This time the man was weak in health. His vitality was ebbing fast, but his marvellous inspiration was strong within him, and, supported by it, he battled manfully with the disease which I had manufactured for him. His lecture-room was the fairy glen; his canopy the heavens.
I cannot give the substance of this address, or any portion of it, verbatim as on former occasions, for I have not the manuscript. I doubt if Brande wrote out his last speech. Methodical as were his habits it is probable that his final words were not premeditated. They burst from him in a delirium that could hardly have been studied. His fine frenzy could not well have originated from considered sentences, although his language, regarded as mere oratory, was magnificent. It was appalling in the light through which I read it.
He stood alone upon the rock which overtopped the dell. We arranged ourselves in such groups as suited our inclinations, upon some rising ground below. The great trees waved overhead, low murmuring. The waterfall splashed drearily. Below, not a whisper was exchanged. Above, the man poured out his triumphant death-song in sonorous periods. Below, great fear was upon all. Above, the madman exulted wildly.
At first his voice was weak. As he went on it gained strength and depth. He alluded to his first address, in which he had hinted that the material Universe was not quite a success; to his second, in which he had boldly declared it was an absolute failure. This, his third declaration, was to tell us that the remedy as far as he, a mortal man, could apply it, was ready. The end was at hand. That night should see the consummation of his life-work. To-morrow's sun would rise—if it rose at all—on the earth restored to space.
A shiver passed perceptibly over the people, prepared as they were for this long foreseen announcement. Edith Metford, who stood by me on my left, slipped her hand into mine and pressed my fingers hard. Natalie Brande, on my right, did not move. Her eyes were dilated and fixed on the speaker. The old clairvoyante look was on her face. Her dark pupils were blinded save to their inward light.

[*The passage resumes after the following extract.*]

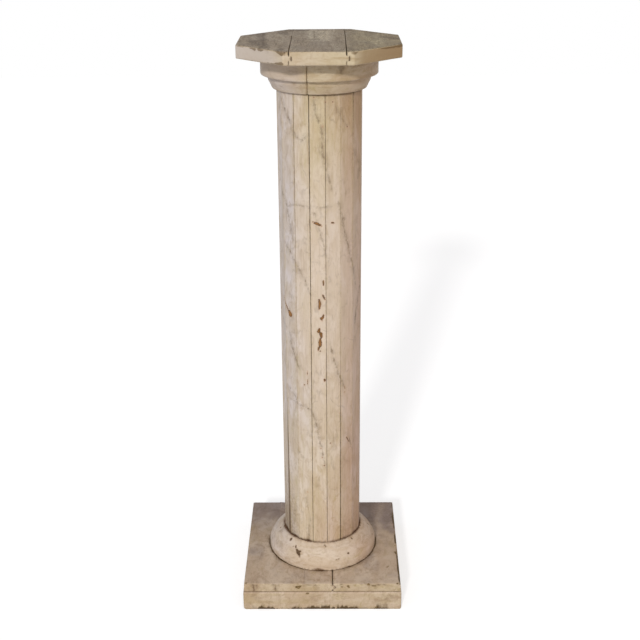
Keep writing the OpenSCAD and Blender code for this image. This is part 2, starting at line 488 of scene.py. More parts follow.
def shaft_marks(bearing, height):
    """Depth inside a chip, distance to a vein and the vein's strength, at points of the shaft."""
    chips = np.full(len(height), -FAR)
    vein, ink = np.full(len(height), FAR), np.zeros(len(height))
    for turn in (-360, 0, 360):
        along = (bearing + turn) * DEGREE_MM
        chips = np.maximum(chips, chip_reach(along, height, unrolled(PAINT_LOSSES)))
        near_vein, near_ink = stroke_reach(along, height, unrolled(VEINS))
        ink = np.where(near_vein < vein, near_ink, ink)
        vein = np.minimum(vein, near_vein)
    return chips, vein, ink


print("tones run from", min(TONES), "to", max(TONES))

# %% [markdown]
# ## Putting the staves together
#
# Each strip gets a slightly uneven plane, its chips are sunk, and the weather and the marks are stored
# on it. Every stave also has a faint cast of its own, as boards painted one by one do.

# %% Build the sixteen staves
STAVE_CASTS = np.random.default_rng(7).uniform(-0.1, 0.1, STAVES)
CHIP_DEPTH = 0.55


def build_stave(number):
    name = "shaft_stave_%02d" % number
    plan = stave_plan(name)
    low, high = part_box(name)
    foot, top = low.z / MM, high.z / MM
    rows = np.concatenate([[foot, foot + 0.5], np.arange(foot + 2, top - 1.5, STAVE_ROW), [top - 0.5, top]])
    strip, place, opening, width, outward = stave_strip(number, plan, rows)
    points = strip.reshape(-1, 3)
    grid = np.arange(len(points)).reshape(len(rows), len(place))
    place, opening = np.tile(place, len(rows)), opening.ravel()
    on_face = place >= 0
    edge_distance = np.minimum(place, width - place)

    middle_x, middle_y = (plan[1] + plan[2]) / 2
    middle = math.degrees(math.atan2(middle_x, -middle_y))
    bearing = np.degrees(np.arctan2(points[:, 0], -points[:, 1])) - middle
    bearing = (bearing + 180) % 360 - 180 + middle
    chips, vein, ink = shaft_marks(bearing, points[:, 2])
    chips = np.where(on_face, chips, -FAR)
    planed = 0.16 * unevenness(points, (26, 26, 130), 6, 2) + 0.05 * unevenness(points, (6, 6, 30), 7, 2)
    push = planed * ease(0, 4, edge_distance) - CHIP_DEPTH * ease(-0.6, 0.8, chips)
    points[:, :2] += outward * (push * on_face)[:, None]

    fields = shaft_weather((bearing + 180) % 360 - 180, points[:, 2], points)
    fields["tone"] = fields["tone"] + STAVE_CASTS[number - 1]
    fields["bare"] = chips
    fields["vein"] = vein
    fields["vein_ink"] = ink
    fields["seam"] = np.where(on_face, edge_distance, 0.0) + (1 - opening) * 3.2
    fields["edge"] = ease(2.0, 0.0, edge_distance) * on_face * (0.3 + 0.7 * opening)
    beside = np.roll(grid, -1, axis=1)
    quads = np.stack([grid[:-1], beside[:-1], beside[1:], grid[1:]], axis=-1).reshape(-1, 4)
    return finish_piece(name, points, quads, fields, "shaft_paint", (grid[0][::-1], grid[-1]))


stave_faces = 0
for number in range(1, STAVES + 1):
    stave_faces += len(build_stave(number).data.polygons)
print("stave faces:", stave_faces)

# %% [markdown]
# ## Boards, ring and blocks
#
# The plinth, the ring, the capital and the top are solid lumps of wood with tongues, grooves and
# curves. A lump is easiest to wear when its whole surface is one even net, so a copy of the measured
# mesh is filled with small cells and skinned again. The skin keeps the flat faces flat, takes the
# sharpness off each corner as years of handling do, and gives fine, even faces to push nicks into.

# %% Skin a solid with an even net
def skin_of(name, cell, fillers=()):
    """Points in mm and four-sided faces of an even net over a solid and the fillers set into it."""
    mesh = solids[name].data.copy()
    rough = bmesh.new()
    rough.from_mesh(mesh)
    bmesh.ops.remove_doubles(rough, verts=rough.verts, dist=0.01 * MM)
    for low, high in fillers:
        size = (np.array(high) - low) * MM
        middle = (np.array(high) + low) * MM / 2
        there = Matrix.Translation(middle) @ Matrix.Diagonal((*size, 1.0))
        bmesh.ops.create_cube(rough, size=1.0, matrix=there)
    rough.to_mesh(mesh)
    rough.free()
    mould = bpy.data.objects.new("mould", mesh)
    scene.collection.objects.link(mould)
    net = mould.modifiers.new("net", "REMESH")
    net.mode = "VOXEL"
    net.voxel_size = cell * MM
    shape = bpy.data.meshes.new_from_object(mould.evaluated_get(bpy.context.evaluated_depsgraph_get()))
    points = np.zeros(len(shape.vertices) * 3, np.float32)
    shape.vertices.foreach_get("co", points)
    corners = np.zeros(len(shape.loops), np.int32)
    shape.loops.foreach_get("vertex_index", corners)
    bpy.data.objects.remove(mould)
    bpy.data.meshes.remove(shape)
    bpy.data.meshes.remove(mesh)
    return points.reshape(-1, 3).astype(float) / MM, corners.reshape(-1, 4)


def outward_directions(points, quads):
    """The direction in which the surface faces at each point."""
    across = np.cross(points[quads[:, 2]] - points[quads[:, 0]], points[quads[:, 3]] - points[quads[:, 1]])
    total = np.zeros_like(points)
    for corner in range(4):
        for axis in range(3):
            total[:, axis] += np.bincount(quads[:, corner], across[:, axis], len(points))
    return total / np.maximum(np.linalg.norm(total, axis=1), 1e-9)[:, None]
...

She was either unconscious or only partly conscious. Now that the hour had come, they who had believed their courage secure felt it wither. They, the people with us, begged for a little longer time to brace themselves for the great crisis—the plunge into an eternity from which there would be no resurrection, neither of matter nor of mind.
Brande heeded them not.
"This night," said he, with culminating enthusiasm, "the cloud-capped towers, the gorgeous palaces, the solemn temples, shall dissolve. To this great globe itself—this paltry speck of less account in space than a dew-drop in an ocean—and all its sorrow and pain, its trials and temptations, all the pathos and bathos of our tragic human farce, the end is near. The way has been hard, and the journey overlong, and the burden often beyond man's strength. But that long-drawn sorrow now shall cease. The tears will be wiped away. The burden will fall from weary shoulders. For the fulness of time has come. This earth shall die! And death is peace.
"I stand," he cried out in a strident voice, raising his arm aloft, "I may say, with one foot on sea and one on land, for I hold the elemental secret of them both. And I swear by the living god—Science incarnate—that the suffering of the centuries is over, that for this earth and all that it contains, from this night and for ever, Time will be no more!"
A great cry rose from the people. "Give us another day—only another day!"
But Brande made answer: "It is now too late."